Metadata pertaining to a model should include the following:
- Information on the model
- Brief description of model general aim
- Model structure
- Physical processes involved, including equation set
- Algorithmic implementation techniques used
- Spatio-temporal coverage when applying
- Boundary conditions, including reference(s)
- Initial conditions, including reference(s)
- Program language
- Input nature and format
- Output nature and format.
- Summary of model validation, or appropriate reference(s)
- Summary of results from former studies conducted with the model, or appropriate reference(s)

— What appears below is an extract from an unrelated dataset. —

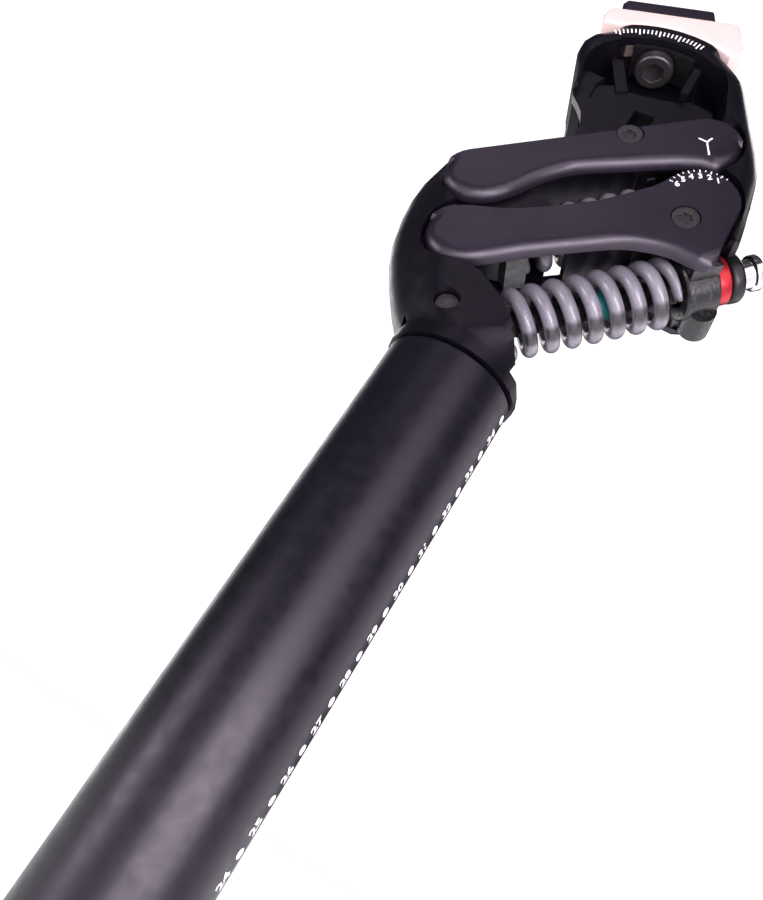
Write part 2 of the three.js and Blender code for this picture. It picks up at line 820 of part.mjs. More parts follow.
function upperPlate() {
  const along = [clampUp[1], -clampUp[0]];
  const at = (a, b) => [
    plateCorner[0] + a * along[0] + b * clampUp[0],
    plateCorner[1] + a * along[1] + b * clampUp[1],
  ];
  const shape = outline(at(0, 0), at(23.6, 0), at(24.6, 1.4), at(23.8, 5.2), at(0.8, 5.2), at(-0.4, 3.6));
  return cut(slab(shape, -13.4, 13.4, 0.5), ...[-1, 1].map((side) => atBolt(side, disc(3.2, 3, 21, 28))));
}

function clampBolt(side) {
  const shank = disc(bolt.r, bolt.headH - 0.2, 20.4, 28);
  const head = ring(1.2, bolt.headR, 0, bolt.headH, 0.4, 32);
  const socket = solid(new THREE.CylinderGeometry(bolt.hex, bolt.hex, 4, 6).rotateX(Math.PI / 2).translate(0, 0, 0.4));
  return atBolt(side, cut(join(head, shank, disc(2, 0.6, bolt.headH)), socket));
}

// A plate under the cradle's roof that slides with the bolt, seated on the bolt's head.
function curvedWasher(side) {
  const [thin, wide] = [cradle.roof - 1.5, cradle.roof - gap];
  const shape = outline(cradleArc(wide, 113.5, 74, 12), cradleArc(thin, 74, 113.5, 12));
  const plate = sideSlab(side, shape, bolt.y - 4.4, bolt.y + 4.4);
  const headSpace = atBolt(side, disc(bolt.headR + gap, -3, bolt.headH + gap, 32));
  return cut(plate, headSpace, atBolt(side, disc(bolt.r + gap, 0, 20, 28)));
}

function buildClamp() {
  add("rail_spacer_block", spacerBlock(), cream);
  add("upper_clamp_plate", upperPlate(), blackCoat);
  for (const [hand, side] of [["left", -1], ["right", 1]]) {
    add(`clamp_bolt_${hand}`, clampBolt(side), blackSteel);
    add(`curved_washer_${hand}`, curvedWasher(side), blackSteel);
  }
}

buildRoot();
buildLinks();
buildMainSpring();
buildSecondSpring();
buildHead();
buildClamp();

export default root;
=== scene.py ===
"""Looks for the suspension seatpost: materials, springs, threads, printed scales, light and camera."""
from math import cos, sin, pi, radians, sqrt

import bpy
import bmesh
from mathutils import Matrix, Vector


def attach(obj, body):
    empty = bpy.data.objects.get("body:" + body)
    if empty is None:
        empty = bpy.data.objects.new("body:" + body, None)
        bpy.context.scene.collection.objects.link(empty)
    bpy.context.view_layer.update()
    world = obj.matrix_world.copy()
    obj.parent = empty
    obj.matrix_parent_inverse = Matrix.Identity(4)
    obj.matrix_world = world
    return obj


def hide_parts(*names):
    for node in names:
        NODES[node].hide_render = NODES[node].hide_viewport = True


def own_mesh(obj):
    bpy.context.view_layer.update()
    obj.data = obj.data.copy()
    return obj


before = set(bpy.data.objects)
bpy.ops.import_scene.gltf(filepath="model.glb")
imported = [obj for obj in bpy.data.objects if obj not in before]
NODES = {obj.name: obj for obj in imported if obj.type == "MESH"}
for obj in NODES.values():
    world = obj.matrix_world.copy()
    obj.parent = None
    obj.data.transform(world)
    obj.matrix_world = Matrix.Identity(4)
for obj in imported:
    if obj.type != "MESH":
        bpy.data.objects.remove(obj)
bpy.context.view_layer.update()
MM = 0.001

# ------------------------------------------------------------------ driving dimensions, millimetres
POST_R = 15.45
LINK_FACE = -14.5  # Y of the left links' outer faces
LINK_ANGLE = radians(38.4)  # of the links from level, at rest
SPRING_ANGLE = radians(43.3)  # of both springs' axes from level, at rest
LOWER_FRONT, LOWER_REAR = (-12.5, 29.5), (31.3, 64.2)  # the lower links' pivots, on X and Z
CRADLE = (5.8, 86.8)  # centre of the clamp's arc, on X and Z

# Each spring: the point of its axis where s = 0, on X and Z, its outer radius, its wire's thickness,
# where it starts and ends along the axis, and its turns.
MAIN = {"origin": (18.0, 32.8), "r": 8.65, "wire": 3.6, "front": -20.6, "rear": 22.4, "turns": 7.9}
SECOND = {"origin": (12.5, 59.3), "r": 8.0, "wire": 3.6, "front": -22.8, "rear": 10.2, "turns": 6.1}
CLOSED_TURNS, CLOSED_GAP = 0.75, 0.1  # at each end of a spring
STEPS_PER_TURN, WIRE_SIDES = 44, 18
TIP_THICKNESS, TIP_GROWTH = 0.45, 1.6  # of the wire's ends, and per turn from there
MARK_HALF_ANGLE = 0.27  # of the dark mark on each turn
MARK_GAIN, MARK_CUT = 3.4, 0.9  # how the mark fades round the wire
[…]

- Information on the author(s)
- Names, affiliation, contact address including e-mail, telephone number
- Programme name, research project number
Any additional documentation on recorded data or images, whether pertaining to a single data file or a whole data set, that would not find its place into the structures described above (because it does not fall into any described category or because it is too voluminous) may be submitted to the RDC in the form of a text file that will be stored in the RAPID-WATCH archive documentation directory. These documents may for example include technique description, possible use of the data, study conclusions, etc.